• _SOURCE MATERIAL_:
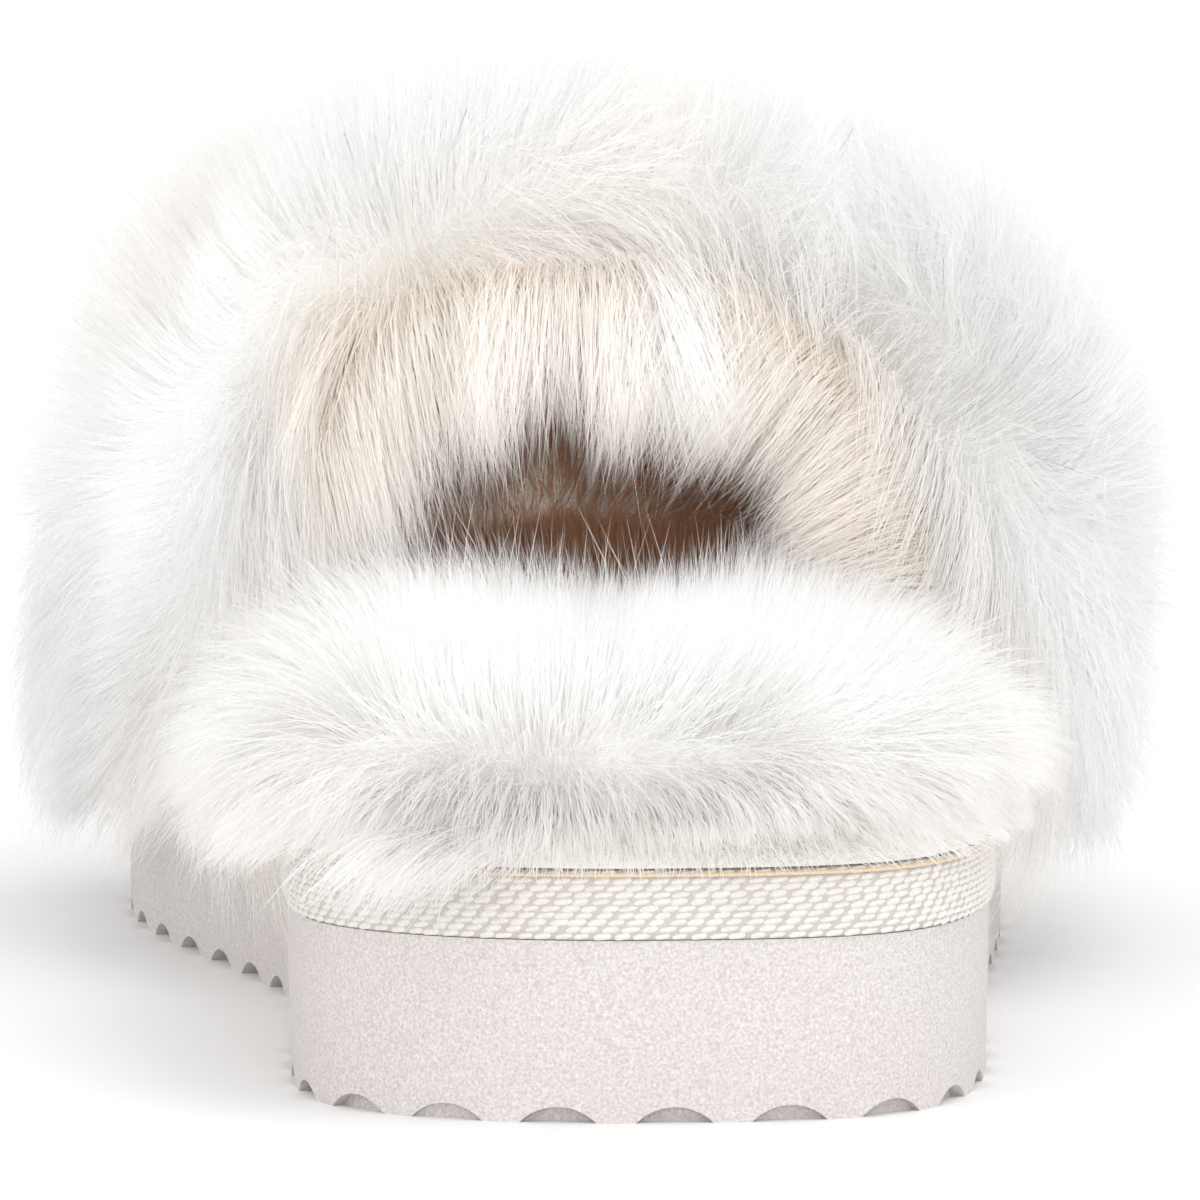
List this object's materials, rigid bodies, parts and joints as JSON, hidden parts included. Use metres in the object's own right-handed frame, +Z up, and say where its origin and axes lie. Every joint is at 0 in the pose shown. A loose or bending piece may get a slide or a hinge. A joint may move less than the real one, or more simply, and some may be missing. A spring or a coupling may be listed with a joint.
{
  "type": "house slipper",
  "caption": "Backless fluffy platform slipper for the right foot: long-pile plush upper and footbed on a tape-wrapped platform and a thick moulded foam outsole with a scalloped edge.",
  "frame": {"origin": "bottom centre of the whole slipper's bounding box, fur included; Z = 0 is the floor that the tread stands on", "axes": "+Y from the heel to the toe, +X to the outer (little-toe) side of the right foot, +Z up"},
  "size_m": [0.1414, 0.2867, 0.11],
  "materials": {
    "eva_foam": "moulded closed-cell foam with a fine stipple",
    "twill_tape": "woven cotton twill tape",
    "platform_foam": "closed-cell foam sheet",
    "fibre_board": "pressed fibre board",
    "cushion_foam": "soft open-cell foam",
    "sewing_thread": "spun polyester thread",
    "footbed_plush": "dense long-pile plush",
    "interlining": "stiff non-woven",
    "lining_plush": "cream long-pile plush",
    "vamp_plush": "long-pile plush"
  },
  "bodies": {
    "root": {"outsole": "eva_foam", "platform_tape": "twill_tape", "platform_foam": "platform_foam", "insole_board": "fibre_board", "footbed_cushion": "cushion_foam", "sock_seam_thread": "sewing_thread", "footbed_fur": "footbed_plush", "vamp_interlining": "interlining", "topline_seam_thread": "sewing_thread", "vamp_lining": "lining_plush", "vamp_fur": "vamp_plush"}
  },
  "joints": []
}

• _WORK INSTRUCTIONS_:
Quote the whole listing above, leaving nothing out.

• _FINISHED ANSWER_:
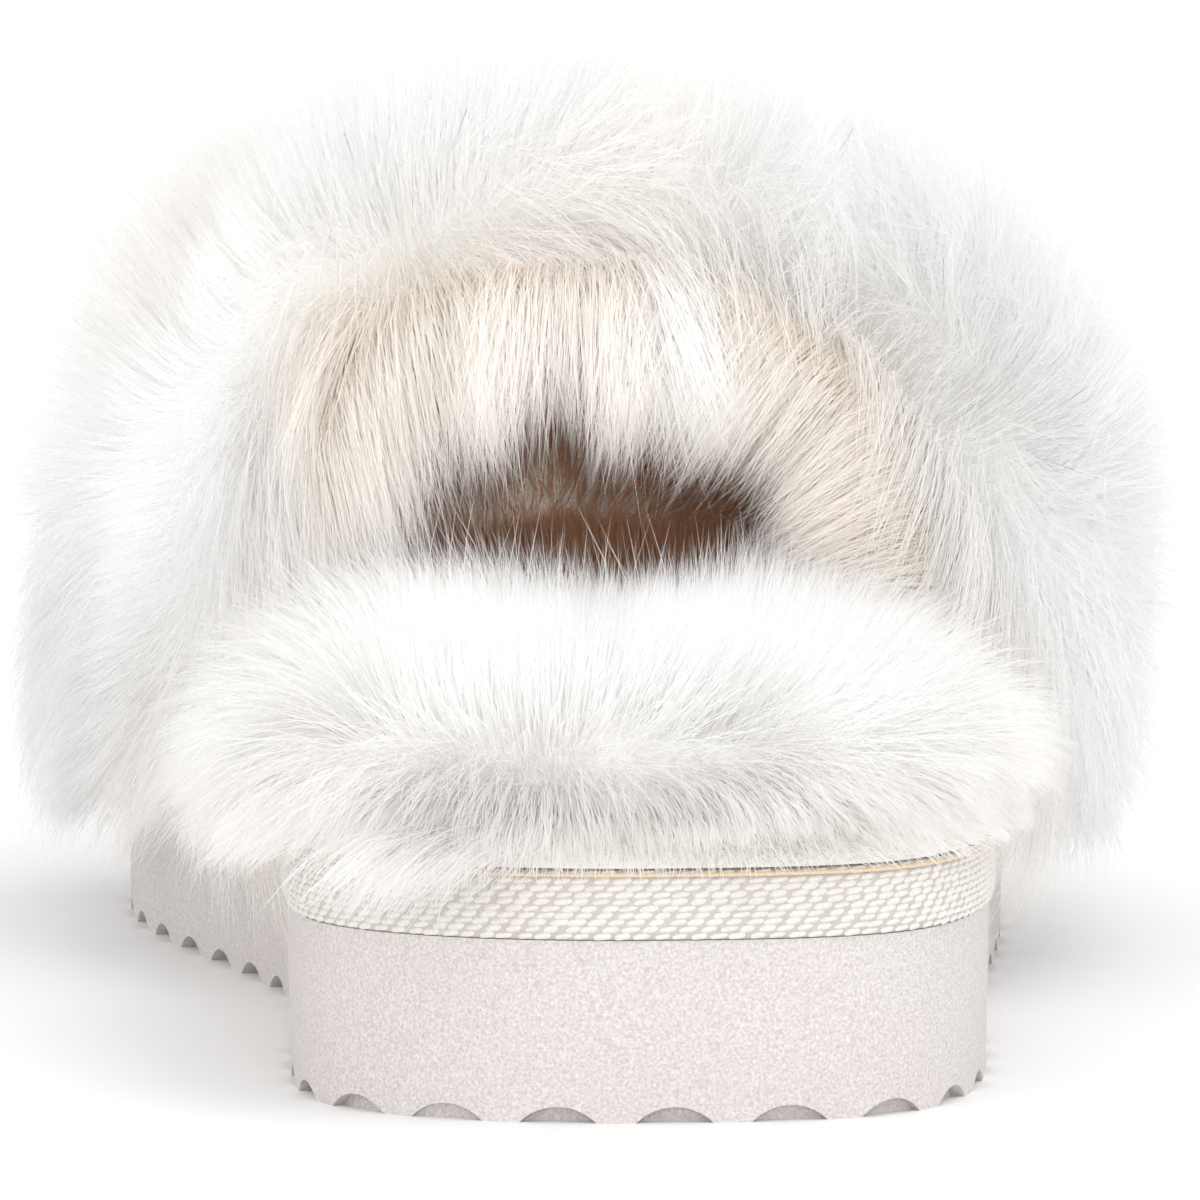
List this object's materials, rigid bodies, parts and joints as JSON, hidden parts included. Use metres in the object's own right-handed frame, +Z up, and say where its origin and axes lie. Every joint is at 0 in the pose shown. A loose or bending piece may get a slide or a hinge. A joint may move less than the real one, or more simply, and some may be missing. A spring or a coupling may be listed with a joint.
{
  "type": "house slipper",
  "caption": "Backless fluffy platform slipper for the right foot: long-pile plush upper and footbed on a tape-wrapped platform and a thick moulded foam outsole with a scalloped edge.",
  "frame": {"origin": "bottom centre of the whole slipper's bounding box, fur included; Z = 0 is the floor that the tread stands on", "axes": "+Y from the heel to the toe, +X to the outer (little-toe) side of the right foot, +Z up"},
  "size_m": [0.1414, 0.2867, 0.11],
  "materials": {
    "eva_foam": "moulded closed-cell foam with a fine stipple",
    "twill_tape": "woven cotton twill tape",
    "platform_foam": "closed-cell foam sheet",
    "fibre_board": "pressed fibre board",
    "cushion_foam": "soft open-cell foam",
    "sewing_thread": "spun polyester thread",
    "footbed_plush": "dense long-pile plush",
    "interlining": "stiff non-woven",
    "lining_plush": "cream long-pile plush",
    "vamp_plush": "long-pile plush"
  },
  "bodies": {
    "root": {"outsole": "eva_foam", "platform_tape": "twill_tape", "platform_foam": "platform_foam", "insole_board": "fibre_board", "footbed_cushion": "cushion_foam", "sock_seam_thread": "sewing_thread", "footbed_fur": "footbed_plush", "vamp_interlining": "interlining", "topline_seam_thread": "sewing_thread", "vamp_lining": "lining_plush", "vamp_fur": "vamp_plush"}
  },
  "joints": []
}